14回:mixi song

 2008年から2011年ぐらいまでの出来事を確認するためにmixiの日記を読んだ。黒歴史にすらなっていなかった。自分の青春に起こった出来事の数々がフラッシュバックしてキュンキュンするし、うすまさエモい。ちょうど大学時代なので前のめりでギラギラしていて、野心や不安や承認欲求やらが随所からはみ出ている。

 2回目に書いた日記、2008年9月21日。トリエンナーレ観るため横浜行ったのに入場料の高さにたまげて結局近くの野外展示やグラフィティを見て引き返したよな。実際桜木町で見たグラフィティの方が記憶には残っている。そもそも都会苦手なのに横浜に行ったのは確かその前日まで大学主催の意識高めの研修が東京であったからなんだよな。東京とか大阪の大学生相手にウチナーグチで自己紹介したの覚えてる。

 4回目に書いた日記、2008年9月28日。那覇の栄町で屋台祭りがあって、その時の顛末が書かれている。カチャーシーに踊り狂ってフラフラに成りながら、そのまま栄町に当時あった前島アートセンターに泊まって『千代の富士一代記』を読んで始発でコザへ帰ったらしい。なんとなく覚えている。
 実際のところカチャーシーと『千代の富士〜』の間には界隈の大人たちの途方もない喧嘩があったんだ。沖縄県立博物館・美術館がオープンしてちょうど1年経った頃だから、沖縄の現代美術に新しい波が訪れそうな予感や熱気が漂っていた。あれから10年、また栄町で文章を打っている。前島アートセンターはもうない。

 10回目に書いた日記、2008年10月21日。住んでいた銀天街の祭りで司会をしていた。何故か落語も一席打った。本当はHiphop的なことをやりたかったけど、落語に落ち着いたんだと思う。この日記には写真も添付されていて、撮ったのは自分の師事していた教授だったと思う。Titus先生
 翌週の越来城祭りでも落語をやったらしい。余った焼きそばを大量に貰った記憶がある。落語に関してはライブハウスとかSMショーの前座で出来たのはいい思い出。

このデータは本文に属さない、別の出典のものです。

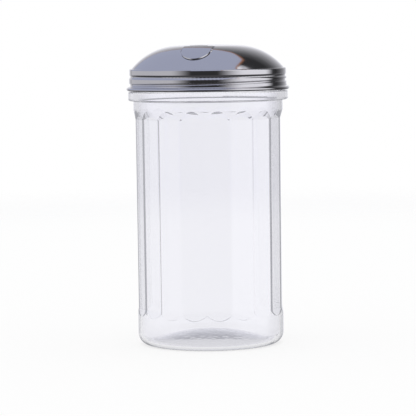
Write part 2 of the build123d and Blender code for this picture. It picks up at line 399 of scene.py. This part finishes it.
class DISPENSER_OT_stage(bpy.types.Operator):
    """Add the pale floor, the studio round it and the camera"""

    bl_idname = "dispenser.stage"
    bl_label = "Add Stage"

    def execute(self, context):
        settings = context.scene.dispenser_stage
        self.add_floor(settings)
        self.light_studio(context.scene, settings)
        self.add_camera(context.scene, settings)
        context.scene.view_settings.view_transform = "Standard"
        return {"FINISHED"}

    def add_floor(self, settings):
        """A round white floor with a painted shadow under the jar, that fades into the white
        backdrop.
        """
        bpy.ops.object.select_all(action="DESELECT")
        bpy.ops.mesh.primitive_circle_add(
            vertices=96, radius=settings.floor_radius, fill_type="NGON", location=(0, 0, 0)
        )
        floor = bpy.context.object
        floor.name = "floor"
        material = new_material("White paper floor")
        tree = material.node_tree
        place = add_node(tree, "ShaderNodeTexCoord").outputs["Object"]
        reach = add_node(
            tree, "ShaderNodeVectorMath", {0: place}, operation="LENGTH"
        ).outputs["Value"]
        paper = add_node(
            tree, "ShaderNodeBsdfDiffuse", {"Color": linear("#FAFAFA")}
        ).outputs[0]
        # painted shadow: the floor's white glow is dimmed in a disc under the jar
        shade = add_node(
            tree,
            "ShaderNodeMapRange",
            {
                "Value": reach,
                "From Min": settings.foot_radius - SHADE_FADE,
                "From Max": settings.foot_radius + SHADE_FADE,
                "To Min": settings.painted_foot_shade,
            },
            interpolation_type="SMOOTHSTEP",
        ).outputs[0]
        glow = add_node(
            tree, "ShaderNodeEmission", {"Color": (1, 1, 1, 1), "Strength": shade}
        ).outputs[0]
        gone = add_node(tree, "ShaderNodeBsdfTransparent").outputs[0]
        path = add_node(tree, "ShaderNodeLightPath").outputs
        seen = add_node(
            tree,
            "ShaderNodeMath",
            {0: path["Is Camera Ray"], 1: settings.floor_white},
            operation="MULTIPLY",
        ).outputs[0]
        white = add_node(
            tree, "ShaderNodeMath", {0: path["Is Transmission Ray"], 1: seen}, operation="MAXIMUM"
        ).outputs[0]
        lit = add_node(tree, "ShaderNodeMixShader", {0: white, 1: paper, 2: glow}).outputs[0]
        far = add_node(
            tree,
            "ShaderNodeMapRange",
            {
                "Value": reach,
                "From Min": settings.floor_radius / 2,
                "From Max": settings.floor_radius * 0.95,
            },
            interpolation_type="SMOOTHSTEP",
        ).outputs[0]
        both = add_node(tree, "ShaderNodeMixShader", {0: far, 1: lit, 2: gone}).outputs[0]
        add_node(tree, "ShaderNodeOutputMaterial", {"Surface": both})
        floor.data.materials.append(material)
        floor.visible_glossy = False

    def light_studio(self, scene, settings):
        """A white world, with a room for the steel to mirror and one that the jar shows."""
        world = bpy.data.worlds.new("Studio")
        world.use_nodes = True
        scene.world = world
        tree = world.node_tree
        tree.nodes.clear()

        direction = add_node(tree, "ShaderNodeTexCoord").outputs["Generated"]
        turned = add_node(
            tree,
            "ShaderNodeMapping",
            {"Vector": direction, "Rotation": (0, 0, -settings.view_azimuth)},
        ).outputs[0]
        split = add_node(tree, "ShaderNodeSeparateXYZ", {0: turned}).outputs
        right, back, up = split["X"], split["Y"], split["Z"]

        # angle round from the front, and angle away from straight behind, in degrees
        front = add_node(
            tree, "ShaderNodeMath", {0: back, 1: -1.0}, operation="MULTIPLY"
        ).outputs[0]
        around = add_node(
            tree, "ShaderNodeMath", {0: right, 1: front}, operation="ARCTAN2"
        ).outputs[0]
        away = add_node(tree, "ShaderNodeMath", {0: back}, operation="ARCCOSINE").outputs[0]
        in_degrees = []
        for angle in (around, away):
            in_degrees.append(
                add_node(
                    tree, "ShaderNodeMath", {0: angle, 1: 180 / pi}, operation="MULTIPLY"
                ).outputs[0]
            )
        azimuth, off_back = in_degrees
        off_front = add_node(
            tree, "ShaderNodeMath", {0: 180.0, 1: off_back}, operation="SUBTRACT"
        ).outputs[0]
        off_axis = add_node(
            tree, "ShaderNodeMath", {0: off_back, 1: off_front}, operation="MINIMUM"
        ).outputs[0]

        # backdrop: bright behind the dispenser, falling off all round
        # through: what shows straight through the jar, a light surround
        # inside: what shows after a reflection inside the wall, the room's dark side too
        fades = []
        for angle, span, levels, end, blue in (
            (off_back, 60.0, BACKDROP, BACKDROP_END, 1.0),
            (off_axis, 90.0, THROUGH, THROUGH_END, COOL),
            (off_back, 180.0, INSIDE, INSIDE_END, COOL),
        ):
            share = add_node(
                tree, "ShaderNodeMath", {0: angle, 1: span}, operation="DIVIDE"
            ).outputs[0]
            fade = add_node(tree, "ShaderNodeValToRGB", {"Fac": share})
            elements = fade.color_ramp.elements
            for place, level in levels:
                elements.new(place / span).color = (level, level, level * blue, 1)
            elements[0].color = (1, 1, 1, 1)
            elements[-1].color = end
            fades.append(fade.outputs[0])
        backdrop, through, inside = fades

        # left wall and right soft box, over the backdrop
        level = backdrop
        for edges, strength in ((WALL_EDGES, WALL_LEVEL), (BOX_EDGES, BOX_LEVEL)):
            lit = strength
            for start, full in edges:
                edge = add_node(
                    tree,
                    "ShaderNodeMapRange",
                    {"Value": azimuth, "From Min": start, "From Max": full},
                    interpolation_type="SMOOTHSTEP",
                ).outputs[0]
                lit = add_node(
                    tree, "ShaderNodeMath", {0: edge, 1: lit}, operation="MULTIPLY"
                ).outputs[0]
            level = add_node(
                tree, "ShaderNodeMath", {0: level, 1: lit}, operation="MAXIMUM"
            ).outputs[0]
        below = add_node(
            tree,
            "ShaderNodeMapRange",
            {"Value": up, "From Min": BELOW_EDGE[0], "From Max": BELOW_EDGE[1]},
            interpolation_type="SMOOTHSTEP",
        ).outputs[0]
        level = add_node(
            tree,
            "ShaderNodeMix",
            {"Factor": below, 2: level, 3: BELOW_LEVEL},
            data_type="FLOAT",
        ).outputs[0]
        blue = add_node(
            tree, "ShaderNodeMath", {0: level, 1: STUDIO_COOL}, operation="MULTIPLY"
        ).outputs[0]
        room = add_node(
            tree, "ShaderNodeCombineColor", {0: level, 1: level, 2: blue}
        ).outputs[0]

        # ceiling: a blue-grey panel overhead with a warm edge
        rise = add_node(
            tree, "ShaderNodeMath", {0: up, 1: LEAST_RISE}, operation="MAXIMUM"
        ).outputs[0]
        flat = []
        for value in (right, back):
            flat.append(
                add_node(
                    tree, "ShaderNodeMath", {0: value, 1: rise}, operation="DIVIDE"
                ).outputs[0]
            )
        flat_x, flat_y = flat
        slant = add_node(
            tree, "ShaderNodeMath", {0: flat_x, 1: PANEL_SLANT}, operation="MULTIPLY"
        ).outputs[0]
        far_side = add_node(
            tree, "ShaderNodeMath", {0: flat_y, 1: slant}, operation="ADD"
        ).outputs[0]
        overhead = add_node(
            tree, "ShaderNodeMath", {0: up, 1: PANEL_HORIZON}, operation="GREATER_THAN"
        ).outputs[0]
        for grow, colour in ((PANEL_RIM, linear(PANEL_RIM_COLOUR)), (0.0, PANEL_COLOUR)):
            panel = overhead
            for value, (start, full), moved in (
                (flat_x, PANEL_RIGHT, grow),
                (far_side, PANEL_FAR, 2 * grow),
                (flat_y, PANEL_NEAR, -grow),
            ):
                edge = add_node(
                    tree,
                    "ShaderNodeMapRange",
                    {"Value": value, "From Min": start + moved, "From Max": full + moved},
                    interpolation_type="SMOOTHSTEP",
                ).outputs[0]
                panel = add_node(
                    tree, "ShaderNodeMath", {0: panel, 1: edge}, operation="MULTIPLY"
                ).outputs[0]
            room = add_node(
                tree,
                "ShaderNodeMix",
                {"Factor": panel, 6: room, 7: colour},
                data_type="RGBA",
            ).outputs[2]

        # the kind of ray picks what it meets
        path = add_node(tree, "ShaderNodeLightPath").outputs
        reflected = add_node(
            tree,
            "ShaderNodeMath",
            {0: path["Ray Depth"], 1: STRAIGHT_THROUGH},
            operation="GREATER_THAN",
        ).outputs[0]
        shown = add_node(
            tree,
            "ShaderNodeMix",
            {"Factor": reflected, 6: through, 7: inside},
            data_type="RGBA",
        ).outputs[2]
        plain = add_node(
            tree,
            "ShaderNodeMath",
            {0: path["Is Camera Ray"], 1: path["Is Diffuse Ray"]},
            operation="MAXIMUM",
        ).outputs[0]
        seen = room
        for kind, picked in ((path["Is Transmission Ray"], shown), (plain, (1, 1, 1, 1))):
            seen = add_node(
                tree,
                "ShaderNodeMix",
                {"Factor": kind, 6: seen, 7: picked},
                data_type="RGBA",
            ).outputs[2]
        light = add_node(tree, "ShaderNodeBackground", {"Color": seen, "Strength": 1.0})
        add_node(tree, "ShaderNodeOutputWorld", {"Surface": light.outputs[0]})

    def add_camera(self, scene, settings):
        """The photograph's view: almost level, from the right of the flap."""
        data = bpy.data.cameras.new("View")
        data.lens = settings.lens
        data.clip_start, data.clip_end = 0.05, 20
        camera = bpy.data.objects.new("View", data)
        scene.collection.objects.link(camera)
        turn, pitch = settings.view_azimuth, settings.view_pitch
        back = Vector((sin(turn) * cos(pitch), -cos(turn) * cos(pitch), sin(pitch)))
        aside = Vector((cos(turn), sin(turn), 0)) * -settings.view_aside
        aim = Vector((0, 0, settings.view_height)) + aside
        facing = (-back).to_track_quat("-Z", "Y").to_matrix().to_4x4()
        roll = Matrix.Rotation(-settings.view_roll, 4, "Z")
        camera.matrix_world = (
            Matrix.Translation(aim + back * settings.view_distance) @ facing @ roll
        )
        scene.camera = camera


# ---------------------------------------------------------------- add-on


class DISPENSER_PT_panel(bpy.types.Panel):
    """Lists the dispenser's pieces"""

    bl_idname = "DISPENSER_PT_panel"
    bl_label = "Sugar Dispenser"
    bl_space_type = "VIEW_3D"
    bl_region_type = "UI"
    bl_category = "Dispenser"

    def draw(self, context):
        for piece in OPERATORS:
            self.layout.operator(piece.bl_idname)


OPERATORS = (
    DISPENSER_OT_jar,
    DISPENSER_OT_lid,
    DISPENSER_OT_hinge_pin,
    DISPENSER_OT_stage,
)
SETTINGS = {
    "dispenser_jar": DispenserJarSettings,
    "dispenser_steel": DispenserSteelSettings,
    "dispenser_stage": DispenserStageSettings,
}
CLASSES = (*SETTINGS.values(), *OPERATORS, DISPENSER_PT_panel)


def register():
    for item in CLASSES:
        bpy.utils.register_class(item)
    for name, group in SETTINGS.items():
        setattr(bpy.types.Scene, name, PointerProperty(type=group))


def unregister():
    for name in SETTINGS:
        delattr(bpy.types.Scene, name)
    for item in reversed(CLASSES):
        bpy.utils.unregister_class(item)


def main():
    """Finish the dispenser on its stage."""
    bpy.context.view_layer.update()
    register()
    bpy.ops.dispenser.jar()
    bpy.ops.dispenser.lid()
    bpy.ops.dispenser.hinge_pin()
    bpy.ops.dispenser.stage()


if __name__ == "__main__":
    main()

 この後、自分の日記だけじゃ飽き足らず、マイミクたちの日記も適当に読み漁ってみた。
 こっちのほうが面白かった。具体的な内容な書けないが、切ないし甘酸っぱいしどうでもいいし月並みなジュブナイルに勝る読後感が得られるレベル。距離の近い他人事。マイミクだけど自分が登場しない同じ世界。愛すべき人々が繰り広げる逡巡とか気軽な日常とか。
 時間的にはその日常や世界観から7、8年ぐらい経った。みんな2010年ぐらいでmixiからフェードアウトして、ニックネームなんて戒名みたいなもんだ。
 
 よう、みんなぁハッピーかい?
 元気でやってるかい?
 夢は叶ったかい?

 応えはどうでもよくて、不幸でも病気でも夢破れても、適当に生活していればそれで問題ないと思うようになった。資本家に骨の髄まで搾取されて死にそうなら、無責任にも逃げろよと思うし、人間関係で揉めているなら、やっぱり無責任にさっさと断ち切れって言うし。多幸感が溢れ出しているようならそれには拍手を贈りたい。